# My 300th post



## Dan The Welder (Jul 18, 2012)

I've been here for quite some time and I'm so depressed about the Christmas-Valentine's season that I just don't get on here so I'll play catch up a bit and talk about some of the stuff I'm doing and have been doing. I'm in college for funeral services as of last fall, that's a big achievement. I've gotten back into making props and things and I'll probably be making some videos so when I do I'll post links. I've started selling horror gear/props like Freddy gloves, Jason machetes and Halloween butcher knives all of which I hand make. I've also started to get into leather working, making some wallets and card holders, a few biker masks. If you're interested in one or a custom piece of some kind email me [email protected] or message me on here. I have a lot of new things to show you all from props to costumes on instagram, just look me up @dan_who_builds thanks for having me around for 300 posts


----------



## Dan The Welder (Jul 18, 2012)

Is it me or did this move a time or two?


----------



## scareme (Aug 29, 2006)

That's the problem with posts.

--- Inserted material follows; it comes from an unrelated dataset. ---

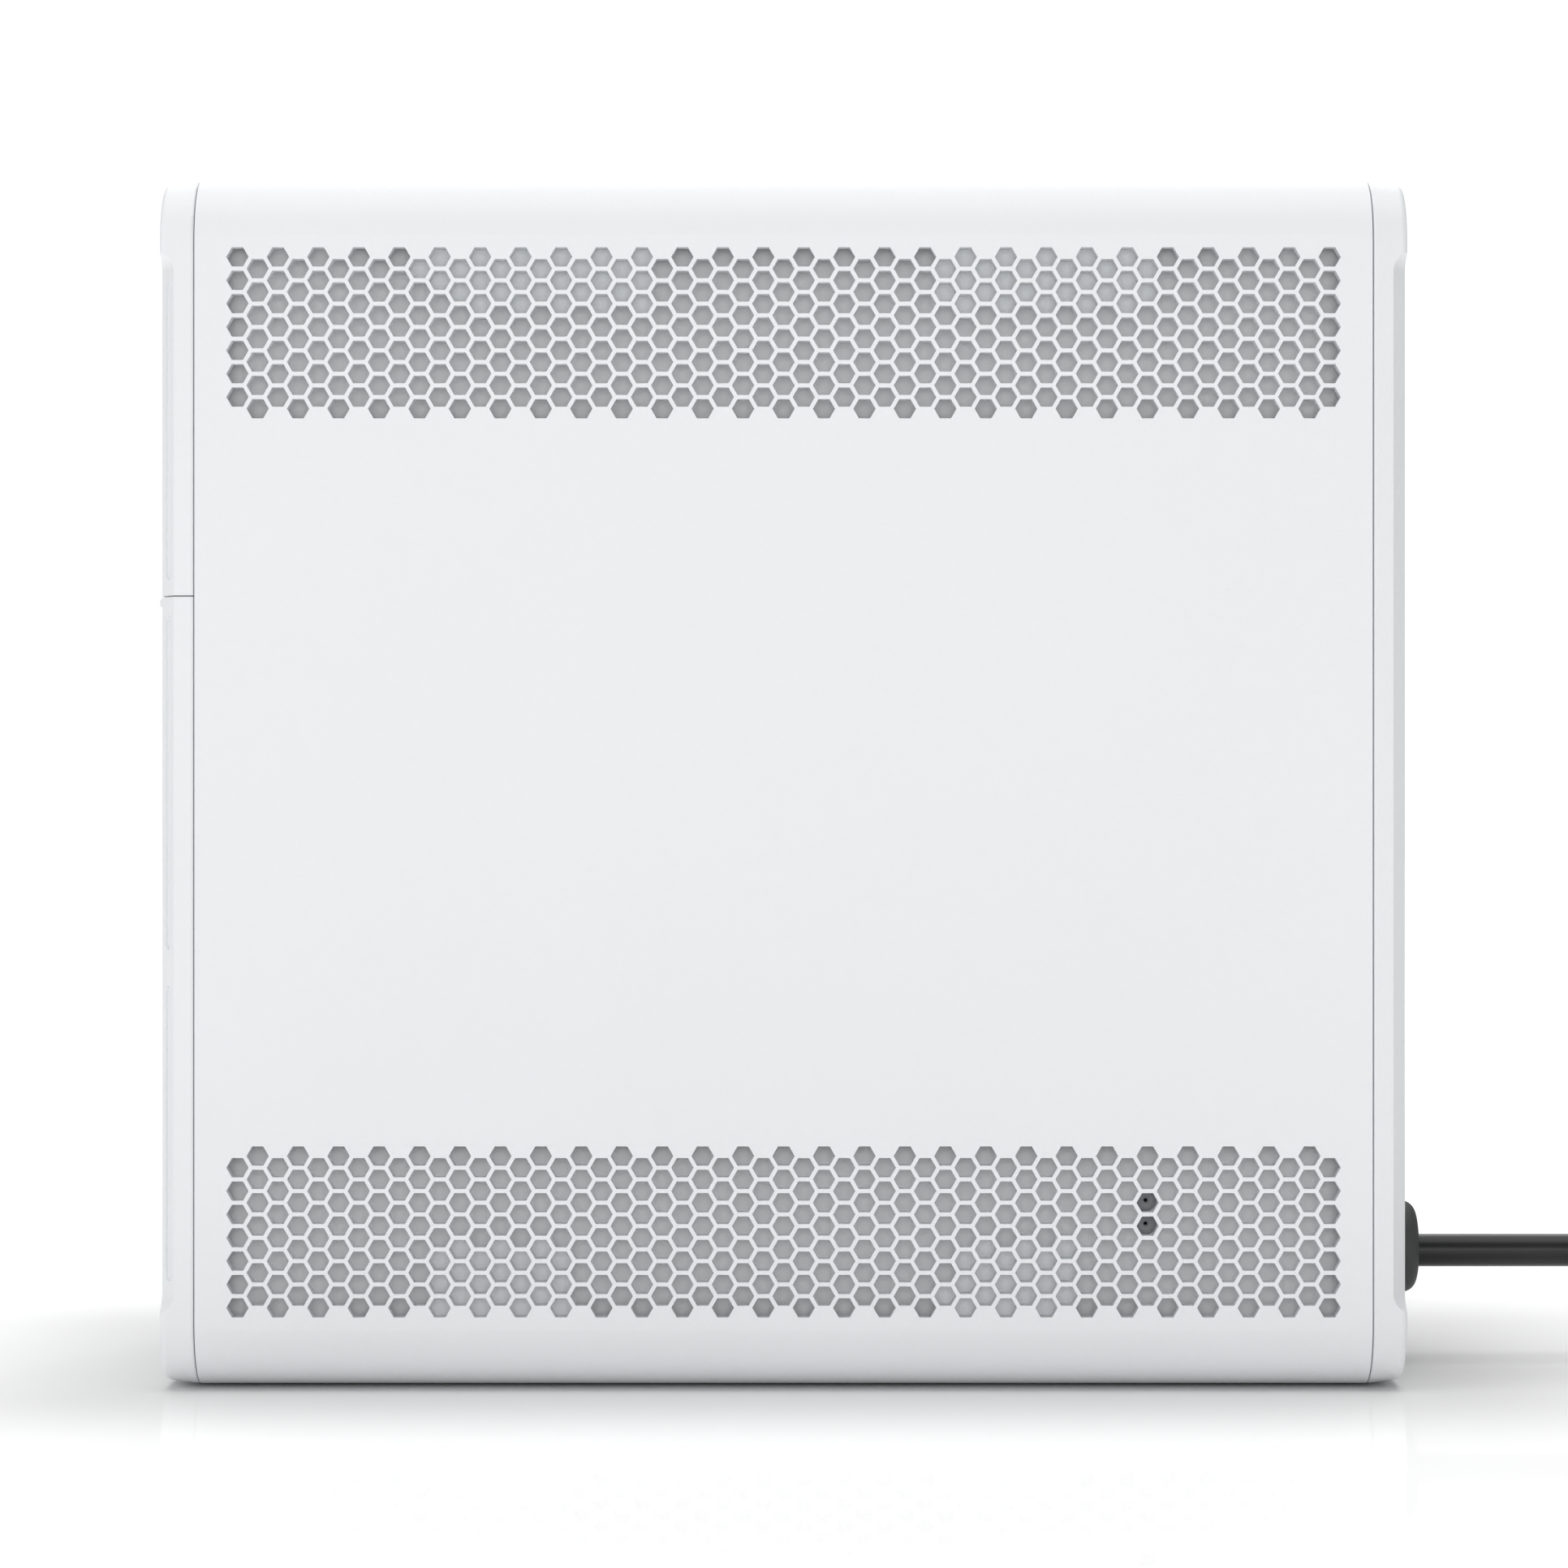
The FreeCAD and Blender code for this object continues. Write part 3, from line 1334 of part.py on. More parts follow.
def build():
    os.makedirs("parts", exist_ok=True)
    save("outer_sleeve", outer_sleeve())
    save("rubber_feet", rubber_feet())
    upper, lower = vent_baffle(1), vent_baffle(-1)
    save("near_upper_baffle", upper)
    save("near_lower_baffle", lower)
    save("far_upper_baffle", mirrored_y(upper))
    save("far_lower_baffle", mirrored_y(lower))
    save("front_bezel_upper", front_bezel_upper())
    save("front_cover_lower", front_cover_lower())
    save("cover_magnets", cover_magnets())
    save("keeper_plates", keeper_plates())
    save("front_frame", front_frame())
    save("status_window", status_window())
    save("light_guide", light_guide())
    save("front_board", front_board())
    save("push_switches", group([button_switch(), reset_switch()]))
    save("power_button", power_button())
    save("chassis_frame", chassis_frame())
    save("battery_bay", battery_bay())
    save("battery_block", battery_block())
    save("battery_terminals", battery_terminals())
    save("battery_pull_tab", battery_pull_tab())
    save("bay_connector", bay_connector())
    save("main_board", main_board())
    save("board_standoffs", board_standoffs())
    save("inner_screws", group(bezel_screws() + board_screws()))
    save("lan_jacks", group([rear_jack(height) for height in lan_heights]))
    save("wan_jack", rear_jack(wan_height))
    save("jack_contacts", jack_contacts())
    save("usb_port", usb_port())
    save("reset_button", reset_button())
    save("board_chips", board_chips())
    save("heat_sinks", group([processor_heat_sink(), power_heat_sink()]))
    save("power_board", power_board())
    save("transformer", transformer())
    save("smoothing_capacitors", smoothing_capacitors())
    save("terminal_block", terminal_block())
    save("inner_leads", group(mains_leads() + battery_leads() + [fan_lead()]))
    save("front_cable", front_cable())
    save("antenna_tray", antenna_tray())
    names = ("front_near", "front_far", "rear_near", "rear_far")
    places = [(x, side) for x in antenna_starts for side in (-1, 1)]
    for name, (x, side) in zip(names, places):
        save("antenna_" + name, antenna(x, side))
    save("radio_board", radio_board())
    save("radio_shield", radio_shield())
    save("antenna_leads", antenna_leads())
    save("rear_bezel", rear_bezel())
    save("rear_panel", rear_panel())
    save("panel_blocks", panel_blocks())
    save("rear_screws", group(panel_screws() + fan_screws()))
    save("fan_frame", fan_frame())
    save("fan_rotor", fan_rotor())
    save("rocker_housing", rocker_housing())
    save("power_rocker", power_rocker())
    save("strain_relief", strain_relief())
    cord, length, radii = tube(cord_route(), cord_radius)
    cord_report(cord, length, radii)
    save("mains_cord", cord)
    save("cord_coil", cord_coil())
    save("cord_tail", cord_tail())
    save("mains_plug", mains_plug())
    save("plug_pins", plug_pins())


build()
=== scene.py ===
# %% [markdown]
# # A tower router, dressed for its portrait
# The frame that we load first is the engineer's model: every casing, board, jack and screw is
# already in its place, in metres, and none of it is moved here. What this lesson adds is what a
# drawing doesn't hold: the sparked skin of the white mouldings, soft moulded rubber, bare metal,
# printed boards, and the mains cord, which is one smooth line with a real length.

# %% Load the frame and keep its box
import json
import math
import bpy
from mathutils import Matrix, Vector


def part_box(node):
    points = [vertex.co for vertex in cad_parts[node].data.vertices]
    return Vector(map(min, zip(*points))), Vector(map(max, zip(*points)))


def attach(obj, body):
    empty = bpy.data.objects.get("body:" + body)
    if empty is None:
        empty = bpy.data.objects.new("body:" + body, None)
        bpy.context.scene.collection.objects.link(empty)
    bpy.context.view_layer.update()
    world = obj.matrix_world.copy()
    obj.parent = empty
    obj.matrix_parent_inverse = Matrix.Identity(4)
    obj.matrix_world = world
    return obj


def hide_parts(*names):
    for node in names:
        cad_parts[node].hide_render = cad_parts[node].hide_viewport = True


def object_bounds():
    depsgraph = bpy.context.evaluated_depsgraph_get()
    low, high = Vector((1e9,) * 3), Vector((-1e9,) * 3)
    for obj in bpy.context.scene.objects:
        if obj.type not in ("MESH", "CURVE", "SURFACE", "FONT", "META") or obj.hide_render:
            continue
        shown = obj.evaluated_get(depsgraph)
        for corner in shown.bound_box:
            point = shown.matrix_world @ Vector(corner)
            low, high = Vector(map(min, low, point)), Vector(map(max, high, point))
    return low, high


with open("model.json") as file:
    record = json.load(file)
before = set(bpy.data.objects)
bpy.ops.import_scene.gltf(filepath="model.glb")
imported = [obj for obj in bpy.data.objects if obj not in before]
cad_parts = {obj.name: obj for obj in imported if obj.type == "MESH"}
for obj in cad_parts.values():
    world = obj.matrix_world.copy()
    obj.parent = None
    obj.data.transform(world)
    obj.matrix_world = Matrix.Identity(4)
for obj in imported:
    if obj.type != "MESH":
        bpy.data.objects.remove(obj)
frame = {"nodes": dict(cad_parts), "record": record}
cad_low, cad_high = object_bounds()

# %% [markdown]
# ## Where things are
# A good scene asks the model where its pieces are, so that nothing has to be fitted later. The
# sleeve says where the case is, the bush where the cord comes out, and the coil how wide the
# put-away cord lies.

# %% Ask the frame for the main places
MM = 0.001

sleeve_low, sleeve_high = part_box("outer_sleeve")
bush_low, bush_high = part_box("strain_relief")
coil_low, coil_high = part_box("cord_coil")
case_middle = (sleeve_low + sleeve_high) / 2
case_width = sleeve_high.y - sleeve_low.y
print(f"case is {case_width / MM:.0f} mm wide, its middle {case_middle.z / MM:.1f} mm up")

# %% [markdown]
# ## The camera
# The view is square on to one vented side, from about a metre away, with a long lens. From there
# the far edges of the rounded corners still show a little, which is what makes the seams look bowed.
# The camera comes before the cord, because the cord's hidden length has to lie outside its view.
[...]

If you don't keep them on a leash they are libel to wander all over the place. And make sure your post has had their vacations. You'd hate for you post to end up in quarantine if it bites someone. Good to see you back Dan. Things have been pretty quiet around here. We need to make some noise and throw some props out there. You start, I'll be right behind you.


----------



## Hairazor (Mar 13, 2012)

Keep on posting!


----------



## Dan The Welder (Jul 18, 2012)

Just letting everybody know I still exist, just not doing anything Haunt related.


----------



## RoxyBlue (Oct 6, 2008)

Good to see you here, Dan! Even if you're not doing anything haunt- related, you can always stop by to check out spooky eye candy:jol:


----------



## Hairazor (Mar 13, 2012)

Hey Dan, glad you haven't forgotten your Haunt friends, we haven't forgotten you.


----------



## Dan The Welder (Jul 18, 2012)

I keep you guys in mind every time I make something.


----------